How to make the Green Garden Indicator

From Tygron Support wiki
Jump to navigation Jump to search

This How-to will explain how the Indicator in the Neighborhood Green Garden Meter use case was made and which steps were needed to create it. To successfully implement this indicator, knowledge about the Tygron Query Language and the use of Excel in the Tygron platform is required.

Steps

First steps

The first step of designing the indicator existed out of defining the boundary conditions. Hereby you need to clearly define what do you want to get out of your indicator, in other words, what do you want it to show. Once this is clear you can start working towards shaping your indicator. The reason Amersfoort was chosen as the location for the digital twin, was because of the availability of data of neighborhood composition. The neighborhood Leusderkwartier and some other neighborhoods where mapped by the municipality of Amersfoort in a previous. The last step of the use case was implementing the measures so during a session it would be possible to adjust the gardens. Case Study about urban precipitation water.
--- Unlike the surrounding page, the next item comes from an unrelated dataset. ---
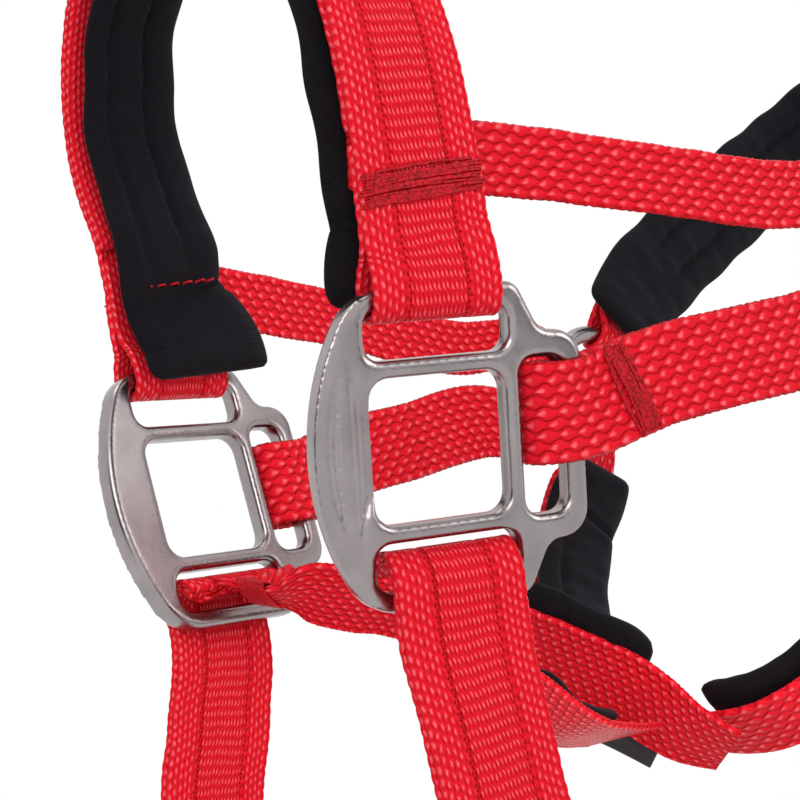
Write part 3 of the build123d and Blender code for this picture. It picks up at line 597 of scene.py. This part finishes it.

Example of garden improvemenent in Leusderkwartier, Amersfoort.

Setting up the parameters

This case study by the municipality of Amersfoort gave a rough direction to the values the indicator had to show and also helped in the categorization of the parameters. For the green garden use case, the five parameters that the indicator intends to measure are:

Parameterisation of the Neighbourhood
Paved Areas Green Areas
Roofs
Garden (Paved) Garden (Green)
Public Pavement Public Green

Hereby, the goal is that the values of the parameters are expressed in percentages of the total to be measured area of the digital twin. After defining the boundary conditions the next step is to translate the parameters into working queries. This is the step where the indicator gets shaped and defined. To understand the functioning of indicators better it can be useful to look at the set-up of other similar indicators, the Green Garden indicator was inspired partially on the Housing Indicator. This indicator shows some overlap in its fundamentals with the green garden indicator and was therefor chosen and some of its frameworks could be reused.

Queries

The final step of realizing the indicator was defining the queries. An import tool with helping to shape indicators is the query tool. This tool can also directly shows the calculated outcomes of the query. The queries used in the Green Garden indicator are summed up below an explanation of their creation.

Roofs

The first step in shaping the indicator was setting up the query for the roofs. To obtain this information from the platform, the query selects all the Buildings in the project with at least one floor (hence:FLOOR_HEIGHT_M) and a minimum floor height of 2m. This floor height was obtained from the model, by making an Average Overlay based on the FLOOR_HEIGHT_M attribute. This is also a useful tool to visualize the area that will be selected.

Garden (paved)

The paved garden parameter is based on a new Function made for this use case. Gardens in the Tygron Platform are by default green gardens, so this query obtains the area value of all the gardens. For paved gardens, a new garden type was created by duplicating a Function and editing the function values, .

Public Pavement

The third parameter is public pavement, this includes all the public hard surfaces, like sidewalks and roads. The query, therefore, is a SUM statement in Excel with all the public hard surfaces used in the project of Leusderkwartier. These parameters included values of bridge, road, paved area and intersections.

Garden (green)

As explained above, green gardens are currently the default type of garden in the Tygron Platform. This query, therefore, obtains the lotsize of all the gardens in the model. Subsequently, the area value of the paved garden is substracted of this total.

Public Green

The last category is public green, this category is also a sum function. This parameter sums the surfaces of the categories parks and nature and also add the area of terrain that has no function, this is often grassland. By subtracting the total area with the total built environment, the difference will show the undeveloped land.

The Queries used in the Green Garden meter.


Defining the output

The visible output of the indicator uses a HTML table to show the output. The values in the output are percentages, these percentages are obtained by dividing each value with the total area of the project. In the project Measures were created. During a session, for example transforming a paved garden into a green garden could be done. Because the indicator both calculates the current and future design, the difference between those two parameters shows possible progress and what consequences of a certain measure can be.

Implementing the Indicator

The last step was using the step in a scenario session, therefor I needed as previously said adjust the standard garden of the platform, to make a distinction between paved and green gardens. The function values of the paved garden are now similar to those of an urban square. In the scenario created for the Amersfoort Green Garden Use Case, it was possible for inhabitants and the municipality to upgrade their paved gardens to green garden.